MONTREAL – The Vancouver Fraser Port Authority says a record amount of cargo flowed through its terminals last year as shippers sought to grow overseas markets far from an increasingly protectionist United States.
Freight volumes at the Port of Vancouver rose eight per cent to 170.4 million tonnes in 2025, according to the federal agency.
The boost was driven by surging exports of grain, crude oil and potash as well as higher container and auto trade, all of which reached record levels.
A bumper crop allowed wheat shipments to push bulk grain exports to a record high, with western Canadian wheat reaching 35 countries last year in regions ranging from the Indo-Pacific to the Middle East.
Crude oil exports from the port nearly doubled as the Trans Mountain expansion — the pipeline between Edmonton and Burnaby, B.C., enjoyed its first full year of operation as a twinned pipe in 2025 — threw open the floodgate to fossil fuel shipments bound for China and South Korea. Shipments to the U.S. also increased.
Container levels jumped nine per cent, fuelled by a big rise in imports of household goods from Asia to beat a container record set in 2021 during the height of the COVID-19 consumer buying frenzy.
Sharp declines in cruise ship visitors, forest products and canola exports due to Chinese tariffs — since eased — mitigated some of the gains.
Port authority CEO Peter Xotta says it has a key role to play as the federal government aims to ramp up trade with countries in Asia, Europe and elsewhere.

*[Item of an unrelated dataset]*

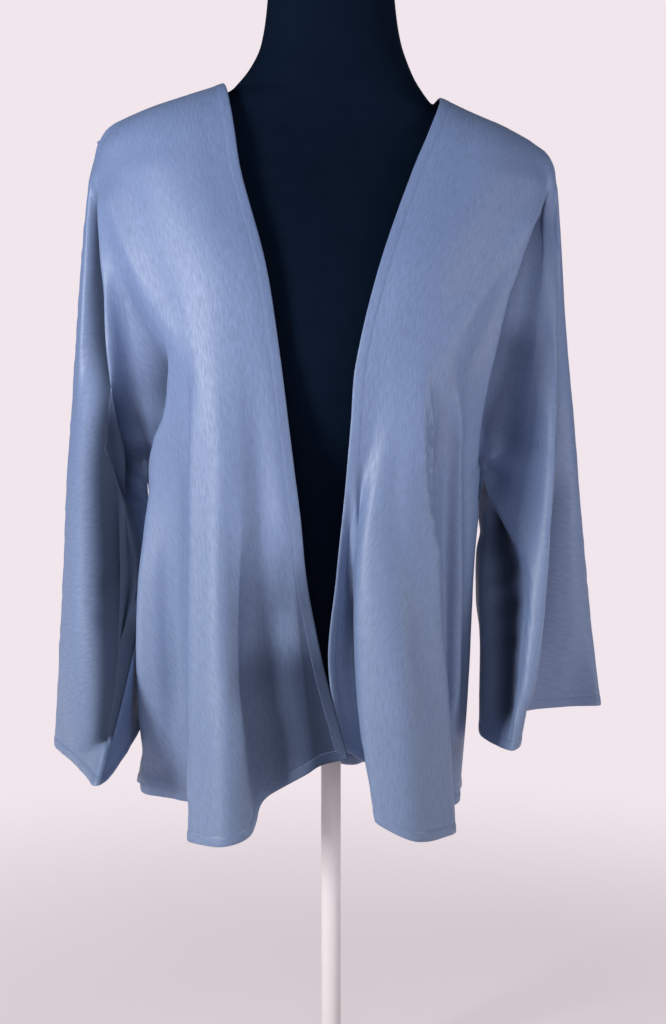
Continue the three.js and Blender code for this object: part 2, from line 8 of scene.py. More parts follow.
import bpy
import numpy as np
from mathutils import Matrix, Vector


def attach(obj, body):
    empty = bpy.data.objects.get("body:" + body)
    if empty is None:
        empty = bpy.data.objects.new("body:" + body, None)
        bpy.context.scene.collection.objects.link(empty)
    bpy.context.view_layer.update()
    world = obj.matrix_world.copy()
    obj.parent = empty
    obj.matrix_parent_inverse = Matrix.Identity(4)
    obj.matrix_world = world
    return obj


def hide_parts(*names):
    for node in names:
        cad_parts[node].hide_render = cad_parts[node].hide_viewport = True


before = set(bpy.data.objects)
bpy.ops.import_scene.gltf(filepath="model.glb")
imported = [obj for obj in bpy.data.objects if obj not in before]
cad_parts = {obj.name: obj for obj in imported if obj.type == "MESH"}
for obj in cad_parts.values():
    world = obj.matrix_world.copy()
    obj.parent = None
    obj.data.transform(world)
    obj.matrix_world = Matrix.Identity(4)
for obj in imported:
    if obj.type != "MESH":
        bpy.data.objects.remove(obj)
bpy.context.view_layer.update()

# ---- Driving sizes, in millimetres ---------------------------------------------------------------------
MM = 0.001
BASE_THICK = 14.0
CLOTH = 1.0  # thickness of a cloth shell
FORM_CLEARANCE = 4.2
RESTS_ABOVE = 780  # from here up the cloth lies on the form's shoulders
PUSH_SOFTNESS = 5.0
YOKE_Z = 800.0  # the highest section; above it the cloth turns over the shoulder
UNDERARM_Z = 540.0
FORM_BOTTOM = 345.0
FORM_TOP = 1005.0
FORM_SQUARENESS = 2.3
ROOF = 0.28  # how soon the cloth turns down over the shoulder
STEPS = 12  # points from one line of a table to the next
HEM_DEPTH = 8.0  # from the folded edge to its row of stitches
STITCH_PITCH = 2.6

CAMERA = {"azimuth": -8.0, "distance": 1350.0, "height": 599.0, "pitch": 3.13, "lens": 52.73, "shift": 0.002}
PALE = (0.879, 0.791, 0.839)  # the studio's backdrop


# ---- Camera, light and stage ---------------------------------------------------------------------------
def add_camera():
    azimuth = math.radians(CAMERA["azimuth"])
    pitch = math.radians(CAMERA["pitch"])
    data = bpy.data.cameras.new("camera")
    data.lens = CAMERA["lens"]
    data.sensor_width = 36.0
    data.shift_x = CAMERA["shift"]
    data.clip_start = 0.05
    data.clip_end = 60.0
    camera = bpy.data.objects.new("camera", data)
    bpy.context.scene.collection.objects.link(camera)
    reach = CAMERA["distance"] * MM
    camera.location = (reach * math.sin(azimuth), -reach * math.cos(azimuth), CAMERA["height"] * MM)
    ahead = Vector((
        -math.sin(azimuth) * math.cos(pitch),
        math.cos(azimuth) * math.cos(pitch),
        -math.sin(pitch),
    ))
    camera.rotation_euler = ahead.to_track_quat("-Z", "Y").to_euler()
    bpy.context.scene.camera = camera


def add_area(name, place, target, size, power, colour):
    data = bpy.data.lights.new(name, "AREA")
    data.shape = "RECTANGLE"
    data.size, data.size_y = size
    data.energy = power
    data.color = colour
    lamp = bpy.data.objects.new(name, data)
    bpy.context.scene.collection.objects.link(lamp)
    lamp.location = place
    ahead = Vector(target) - Vector(place)
    lamp.rotation_euler = ahead.to_track_quat("-Z", "Y").to_euler()


def add_lights():
    add_area("key", (-1.62, -1.12, 0.98), (0.0, -0.05, 0.6), (0.55, 0.7), 39.0, (1.0, 0.99, 0.97))
    add_area("fill", (-0.3, -1.9, 1.3), (0.0, 0.0, 0.6), (0.7, 0.7), 7.5, (0.96, 0.97, 0.98))
    add_area("side_right", (1.45, -0.75, 0.9), (0.08, 0.0, 0.6), (0.4, 1.0), 9.0, (0.97, 0.96, 0.95))
    add_area("behind", (0.5, 1.7, 1.2), (0.0, 0.0, 0.6), (0.8, 0.8), 6.0, (0.98, 0.98, 1.0))
    world = bpy.data.worlds.new("studio")
    world.use_nodes = True
    sky = world.node_tree.nodes["Background"]
    sky.inputs["Color"].default_value = (0.80, 0.80, 0.86, 1.0)
    sky.inputs["Strength"].default_value = 0.05
    bpy.context.scene.world = world
    bpy.context.scene.view_settings.view_transform = "Standard"
    bpy.context.scene.view_settings.look = "None"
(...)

“As Prime Minister Carney looks to double exports to non-U.S. markets in the next decade, the Port of Vancouver is playing an outsized role in delivering more made-in-Canada products to more customers globally,” he said in a release.
Xotta pointed to “nation-building projects” such as a contentious container port expansion project at Roberts Bank south of Vancouver, a planned terminal approved by the federal government in 2023 that would increase the port’s container capacity by almost a third.
The port’s boost in freight surpassed Xotta’s own expectations from a year ago, when he told The Canadian Press he expected cargo numbers to rise between four and five per cent after a record-breaking 2024.
Xotta said in March 2025 that trade uncertainty caused by U.S. tariffs both real and threatened had rattled consumer confidence to the point that volume growth at the port would suffer as “heightened uncertainty” dampened the economic mood.
Amid an ongoing trade war with the U.S., Statistics Canada said last month that non-U.S. exports increased 17 per cent in 2025 while exports to America fell six per cent.